══ Available data ══
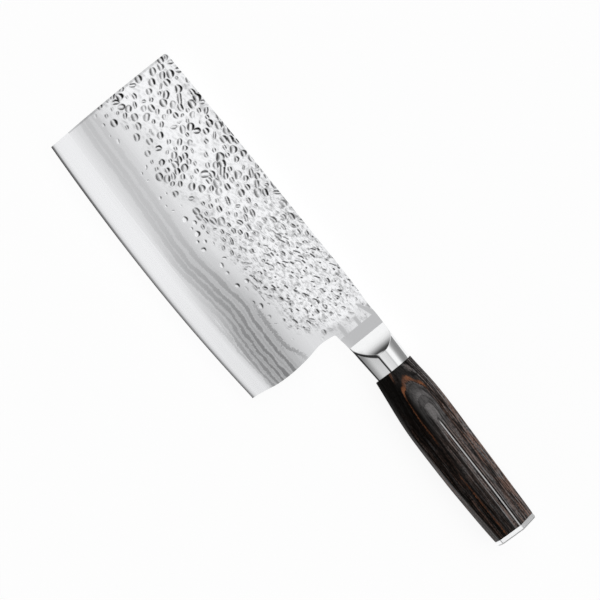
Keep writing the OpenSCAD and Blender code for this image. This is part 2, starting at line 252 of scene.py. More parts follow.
class StageLook(PropertyGroup):
    """Camera, floor and light."""

    camera_height: length("Camera height", 1.0, "Height of the camera over the blade's middle plane")
    camera_x: length("Camera x", -0.0103, "Place of the camera along the cleaver")
    camera_y: length("Camera y", 0.01335, "Place of the camera across the cleaver")
    view_width: length("View width", 0.3155, "Width of the picture at the blade's middle plane")
    turn: FloatProperty(
        name="Turn", description="Turn of the picture against the cleaver", default=math.radians(51.1),
        subtype="ANGLE",
    )
    floor: length("Floor", 6.0, "Side of the square floor")
    floor_white: share("Floor white", 0.9, "Share of the floor's own white in the picture")
    floor_shade: share("Floor shade", 0.15, "Share of the floor that takes the shadow")


def sizes(*names):
    """The groups of sizes, finishes or looks with the names given."""
    return [getattr(bpy.context.scene, "cleaver_" + name) for name in names]


def in_frame(x, y, z):
    """Points of the corner frame as an array of points in the packed model's frame."""
    x, y, z = np.broadcast_arrays(x, y, z)
    return np.stack([x + CAD_LOW.x, y + CAD_LOW.y, z + MIDDLE_Z], -1).reshape(-1, 3)


def lookup(at, shares, window=0.03):
    """A table of shares at given places, averaged over a small window that closes at the table's ends."""
    places, values = np.array(shares, float).T
    at = np.asarray(at, float)
    reach = np.minimum(window, np.clip(np.minimum(at - places[0], places[-1] - at), 0, None))
    return np.mean([np.interp(at + k * reach, places, values) for k in np.linspace(-1, 1, 9)], axis=0)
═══
- _Your instructions_
Copy all of the material word for word.

- _Answer for this exercise_
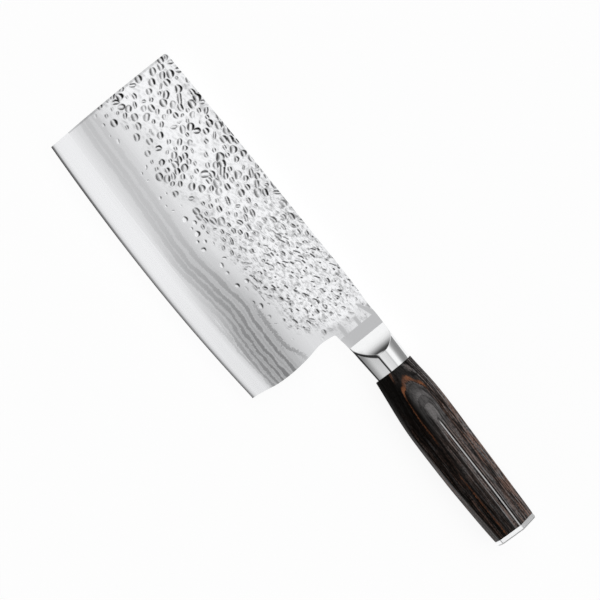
Keep writing the OpenSCAD and Blender code for this image. This is part 2, starting at line 252 of scene.py. More parts follow.
class StageLook(PropertyGroup):
    """Camera, floor and light."""

    camera_height: length("Camera height", 1.0, "Height of the camera over the blade's middle plane")
    camera_x: length("Camera x", -0.0103, "Place of the camera along the cleaver")
    camera_y: length("Camera y", 0.01335, "Place of the camera across the cleaver")
    view_width: length("View width", 0.3155, "Width of the picture at the blade's middle plane")
    turn: FloatProperty(
        name="Turn", description="Turn of the picture against the cleaver", default=math.radians(51.1),
        subtype="ANGLE",
    )
    floor: length("Floor", 6.0, "Side of the square floor")
    floor_white: share("Floor white", 0.9, "Share of the floor's own white in the picture")
    floor_shade: share("Floor shade", 0.15, "Share of the floor that takes the shadow")


def sizes(*names):
    """The groups of sizes, finishes or looks with the names given."""
    return [getattr(bpy.context.scene, "cleaver_" + name) for name in names]


def in_frame(x, y, z):
    """Points of the corner frame as an array of points in the packed model's frame."""
    x, y, z = np.broadcast_arrays(x, y, z)
    return np.stack([x + CAD_LOW.x, y + CAD_LOW.y, z + MIDDLE_Z], -1).reshape(-1, 3)


def lookup(at, shares, window=0.03):
    """A table of shares at given places, averaged over a small window that closes at the table's ends."""
    places, values = np.array(shares, float).T
    at = np.asarray(at, float)
    reach = np.minimum(window, np.clip(np.minimum(at - places[0], places[-1] - at), 0, None))
    return np.mean([np.interp(at + k * reach, places, values) for k in np.linspace(-1, 1, 9)], axis=0)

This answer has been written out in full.